141 people were arrested in North Dakota’s Morton County on Thursday, after protesters blocked off a state highway, the Guardian reports.
Activists blocked the highway with hay bales and started fires with debris, the Morton County Sheriff’s Department said in a statement on Thursday afternoon.
Protesters and journalists on the scene alleged that police used tear gas against peaceful protesters.
“The government is attacking us for protesting, for protecting the water,” activist Rose Stiffarm told the Guardian.
As police activity ramps up in North Dakota, new technologies are bringing viewers at home unprecedented access to modern protest. Now, people can experience in real-time how a protest is unfolding and determine for themselves the accuracy of narratives that come out afterwards.
Protesters in North Dakota are fully aware of how this can offer protection.
One protester, Atsa E'sha Hoferer, broadcast the demonstration live on his Facebook feed to more than 25,000 viewers. Journalist Wes Enzinna live tweeted the encounter.
While confrontations between protesters and police have been going on since April, yesterday’s events could indicate an escalation in the situation. Wired wrote that “tensions have been high” in the past several days.

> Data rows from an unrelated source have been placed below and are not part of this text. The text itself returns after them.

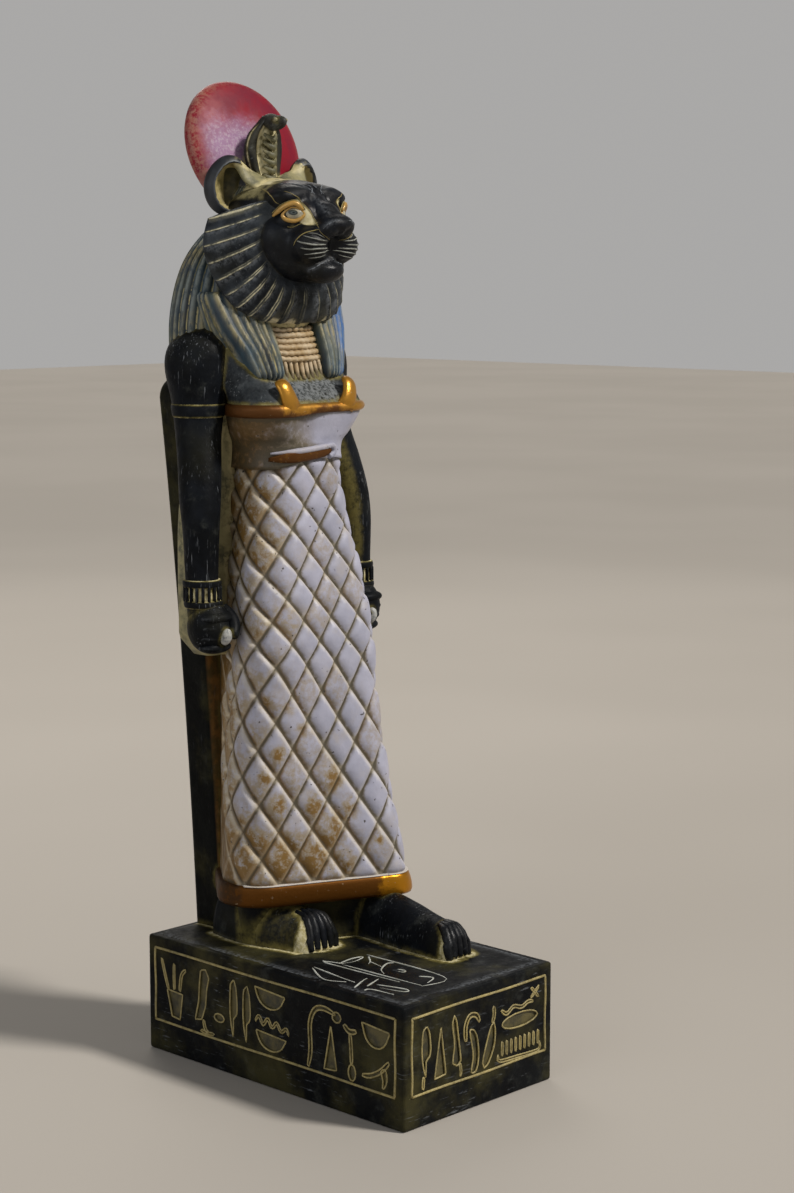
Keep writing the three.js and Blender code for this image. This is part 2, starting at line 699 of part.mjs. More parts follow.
function plinth() {
  const inset = PLINTH_EDGE;
  const [halfWide, halfLong] = [PLINTH_WIDTH / 2 - inset, PLINTH_LENGTH / 2 - inset];
  const outline = new THREE.Shape([[-halfWide, -halfLong], [halfWide, -halfLong], [halfWide, halfLong], [-halfWide, halfLong]]
    .map((p) => new THREE.Vector2(...p)));
  const block = new THREE.ExtrudeGeometry(outline, {
    depth: PLINTH_HEIGHT - 2 * inset, bevelSize: inset, bevelThickness: inset, bevelSegments: 1,
  });
  block.translate(0, 0, inset);
  const cuts = fuse([
    panel(PLINTH_WIDTH, PLINTH_LENGTH / 2, 0, frontRow),
    panel(PLINTH_LENGTH, PLINTH_WIDTH / 2, Math.PI / 2, sideRow),
    panel(PLINTH_WIDTH, PLINTH_LENGTH / 2, Math.PI, []),
    panel(PLINTH_LENGTH, PLINTH_WIDTH / 2, -Math.PI / 2, sideRow),
  ]);
  return solid(block).subtract(cuts);
}

const statueSolid = fuse([
  plinth(),
  pillar(),
  dress(),
  solid(bodyBand(hemFoot, hemTop, BAND_RISE + 0.6, 36, 1)),
  solid(bodyBand(waist - 1, 190, 0, 22, 7)),
  solid(bodyBand(waist - 0.4, waist + 2.2, BAND_RISE, 22, 1)),
  solid(bodyBand(chestBand - 1.2, chestBand + 1.6, BAND_RISE, 22, 1)),
  webs(),
  straps(),
  pair(armPiece(arm[0][0], arm.at(-1)[0], 0, 11, 9)),
  pair(armPiece(161.2, 165.2, 0.5, 11, 1)),
  bracelet(),
  fist(),
  foot(rightFoot),
  foot(leftFoot),
  toes(rightFoot, 1),
  toes(leftFoot, -1),
  wigMantle(),
  lappetPiece(),
  collar(),
  ruff(),
  head(),
  pair(eyeRims()),
  ears(),
  sunDisc(),
  cobra(),
]);

// The casting is solid right through: a pocket sealed where its forms meet is left out with its shell.
function geometryOf(manifold) {
  const [casting] = manifold.decompose().sort((a, b) => b.volume() - a.volume());
  const mesh = casting.getMesh();
  const geometry = new THREE.BufferGeometry();
  geometry.setAttribute("position", new THREE.BufferAttribute(mesh.vertProperties, mesh.numProp));
  geometry.setIndex(new THREE.BufferAttribute(mesh.triVerts, 1));
  geometry.computeVertexNormals();
  return geometry;
}

const castStone = new THREE.MeshStandardMaterial({ color: 0x23262b, roughness: 0.62, metalness: 0 });
const statue = new THREE.Mesh(geometryOf(statueSolid), castStone);
statue.name = "statue";

const group = new THREE.Group();
group.name = "sekhmet statue";
group.add(statue);

export default group;
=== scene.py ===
# %% [markdown]
# # A cast stone statue of a lioness-headed goddess
# The real object is a tabletop figure, cast in one piece and painted by hand: a woman in a quilted
# sheath dress with the head of a lioness, a sun disc and a cobra on her crown, standing against a
# back pillar on an inscribed plinth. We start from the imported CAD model, which holds every main size,
# and build the painted surface over it.

# %% Load the frame
import math
import bpy
import numpy as np
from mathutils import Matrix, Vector
from mathutils.bvhtree import BVHTree


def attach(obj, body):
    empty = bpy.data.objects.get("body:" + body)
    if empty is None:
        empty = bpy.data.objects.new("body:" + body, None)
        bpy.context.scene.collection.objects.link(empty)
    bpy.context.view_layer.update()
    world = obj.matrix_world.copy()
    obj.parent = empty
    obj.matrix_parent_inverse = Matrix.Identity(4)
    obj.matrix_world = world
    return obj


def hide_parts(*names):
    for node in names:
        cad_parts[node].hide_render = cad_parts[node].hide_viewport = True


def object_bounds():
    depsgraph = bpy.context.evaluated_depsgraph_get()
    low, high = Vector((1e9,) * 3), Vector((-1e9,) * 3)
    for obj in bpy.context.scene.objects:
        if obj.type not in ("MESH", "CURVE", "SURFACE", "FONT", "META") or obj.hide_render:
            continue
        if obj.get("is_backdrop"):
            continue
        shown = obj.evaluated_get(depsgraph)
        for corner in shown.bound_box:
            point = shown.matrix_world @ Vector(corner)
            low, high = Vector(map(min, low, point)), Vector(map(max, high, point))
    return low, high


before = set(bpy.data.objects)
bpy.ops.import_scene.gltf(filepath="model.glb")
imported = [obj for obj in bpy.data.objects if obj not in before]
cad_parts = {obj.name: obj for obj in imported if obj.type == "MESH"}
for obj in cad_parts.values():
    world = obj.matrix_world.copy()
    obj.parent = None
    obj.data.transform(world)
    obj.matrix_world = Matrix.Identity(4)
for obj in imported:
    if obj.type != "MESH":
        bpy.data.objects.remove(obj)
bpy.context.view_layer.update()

# %% [markdown]
# ## Places
# The maker's drawings give every place as sideways, out from the pillar's back face, and up from the
# plinth's top, in millimetres. One small function turns such a place into Blender's metres. Profiles are
# rows of numbers that are read smoothly at any height, just as a carver works from templates.

# %% Places and profiles
MM = 0.001
WELD = 2e-6  # points closer than this, in metres, are one
BACK_FACE = 54.0
FORWARD = (0, -1, 0)  # the way the figure looks
PLINTH_WIDTH, PLINTH_LENGTH, PLINTH_HEIGHT = 64.0, 110.0, 36.5
TAU = 2 * math.pi


def place(x, out, up):
    """Blender's metres for a place on the maker's drawing."""
    x, out, up = np.broadcast_arrays(np.asarray(x, float), out, up)
    return np.stack([x, BACK_FACE - out, PLINTH_HEIGHT + up], -1) * MM


def read(rows, height):
    """The other columns of a profile at each height, joined smoothly from row to row."""
    rows = np.asarray(rows, float)
    h = np.atleast_1d(np.asarray(height, float))
    last = len(rows) - 2
    k = np.clip(np.searchsorted(rows[:, 0], h, side="right") - 1, 0, last)
    low, high = rows[k], rows[k + 1]
    before, after = rows[np.maximum(k - 1, 0)], rows[np.minimum(k + 2, last + 1)]
    span = high[:, :1] - low[:, :1]
    t = np.clip((h[:, None] - low[:, :1]) / span, 0, 1)
    slope_low = (high[:, 1:] - before[:, 1:]) / (high[:, :1] - before[:, :1]) * span
    slope_high = (after[:, 1:] - low[:, 1:]) / (after[:, :1] - low[:, :1]) * span
    t2, t3 = t * t, t * t * t
    value = (low[:, 1:] * (2 * t3 - 3 * t2 + 1) + slope_low * (t3 - 2 * t2 + t)
             + high[:, 1:] * (3 * t2 - 2 * t3) + slope_high * (t3 - t2))
    return value.T


def ease(value, low, high):
    """0 up to low, 1 from high on, and a smooth slope between them."""
    t = np.clip((np.asarray(value, float) - low) / (high - low), 0, 1)
    return t * t * (3 - 2 * t)


def bump_at(distance, width):
    """1 at no distance, fading away over about twice the width."""
    return np.exp(-(np.asarray(distance, float) / width) ** 2)


print("the top of the plinth is", place(0, 0, 0)[2], "m up")

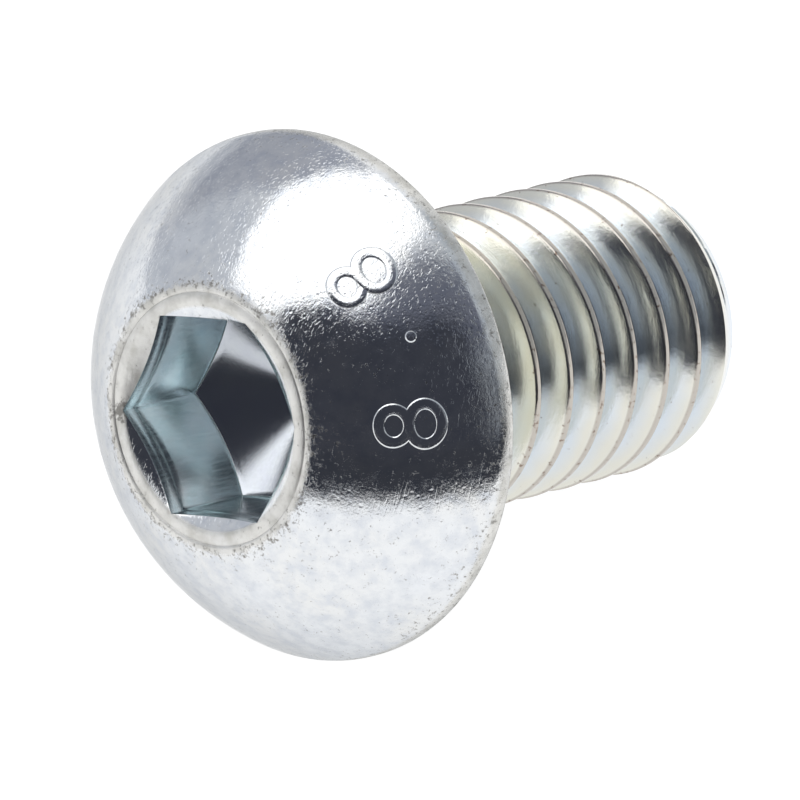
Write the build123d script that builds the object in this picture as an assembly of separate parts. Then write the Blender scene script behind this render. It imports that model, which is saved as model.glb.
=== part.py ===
from build123d import *
import os
from math import atan2, ceil, cos, degrees, floor, radians, tan

# Button head screw with a hexagon socket, M8 x 12, in millimetres.
# The screw is made upright on its own axis, head up, with the bearing face at z = 0.
# It is then laid down as it rests on a table, on the rim of its head and on a crest near
# its tip, with the tip towards +X.

# Thread, right-handed and rolled
pitch = 1.25
crest_radius = 3.89
crest_flat_share = 0.14     # of the pitch
root_flat_share = 0.23      # of the pitch
flank_angle = 30.0          # each flank, from square to the axis
crest_mark = 4.25           # from the bearing face to the tip side edge of one crest...
crest_mark_turn = -58.5     # ...measured at this angle round the axis
run_out_turns = 0.5         # turns over which the groove fades out below the head
cutter_overhang = 0.06      # how far the thread's cutter stands out past the crests

# Shank
shank_length = 12.35        # bearing face to tip
neck_length = 1.35          # plain shank between the head and the thread
neck_slope = 30.0           # of the cone from the neck up to the crests, from the axis
neck_blend = 0.50           # reach of the hollow curve from the neck to the bearing face
end_taper_length = 0.90
end_radius = 3.40

# Head
head_radius = 6.80
head_height = 3.95
rim_height = 0.45
rim_break = 0.10            # the chamfer that breaks both edges of the rim
dome_radius = 7.5
crown_radius = 3.42         # outer edge of the flat ring round the socket

# Hexagon socket
across_flats = 5.02
socket_turn = -12.5         # of one corner round the axis
socket_depth = 2.67         # from the flat ring to the corners of the floor
floor_angle = 120.0         # of the floor's cone
mouth_angle = 125.0         # of the countersink
mouth_clearance = 0.02      # how far the countersink stands out past the corners

# Worked out from the sizes above
crest_flat = pitch * crest_flat_share
root_flat = pitch * root_flat_share
flank_run = (pitch - crest_flat - root_flat) / 2
thread_depth = flank_run / tan(radians(flank_angle))
root_radius = crest_radius - thread_depth
neck_radius = crest_radius - thread_depth / 2
thread_start = neck_length + (crest_radius - neck_radius) / tan(radians(neck_slope))
taper_start = shank_length - end_taper_length
corner_radius = across_flats / 2 / cos(radians(30))
mouth_radius = corner_radius + mouth_clearance
underside = 180.0           # the angle round the axis that faces the table


def turned_blank():
    """The screw before its thread and socket, turned from one profile."""
    with BuildSketch(Plane.XZ) as profile:
        with BuildLine():
            Polyline(
                (0, head_height),
                (0, -shank_length),
                (end_radius, -shank_length),
                (crest_radius, -taper_start),
                (crest_radius, -thread_start),
                (neck_radius, -neck_length),
                (neck_radius, -neck_blend),
            )
            Bezier((neck_radius, -neck_blend), (neck_radius, 0), (neck_radius + neck_blend, 0))
            Polyline((neck_radius + neck_blend, 0), (head_radius, 0), (head_radius, rim_height))
            RadiusArc((head_radius, rim_height), (crown_radius, head_height), -dome_radius)
            Line((crown_radius, head_height), (0, head_height))
        make_face()
    sharp = revolve(profile.sketch, Axis.Z)
    rim = edge_round(sharp, head_radius, 0) + edge_round(sharp, head_radius, rim_height)
    return chamfer(rim, rim_break)


def edge_round(turned, radius, height):
    """The circular edge of a turned solid that has this radius and height."""
    rings = turned.edges().filter_by(GeomType.CIRCLE)
    return rings.sort_by(lambda ring: abs(ring.radius - radius) + abs(ring.arc_center.Z - height))[:1]


def crest_depth(turn):
    """How far below the bearing face a crest's tip side edge lies at an angle round the axis."""
    return crest_mark - pitch * (turn - crest_mark_turn) / 360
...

The Guardian called yesterday’s protests “the most intense conflict to date at the protest.” Fusion called it a “boiling point.”
Protesters worry that the proposed pipeline would destroy sacred burial grounds and potentially damage water sources.
In Brooklyn, protesters took over Hillary Clinton’s campaign headquarters demanding a statement from the Clinton camp on the proposed pipeline, Reuters reports.
This morning, a Clinton advisor told the Indian Country Today Media Network: “It's important that on the ground in North Dakota, everyone respects demonstrators' rights to protest peacefully, and workers' rights to do their jobs safely.”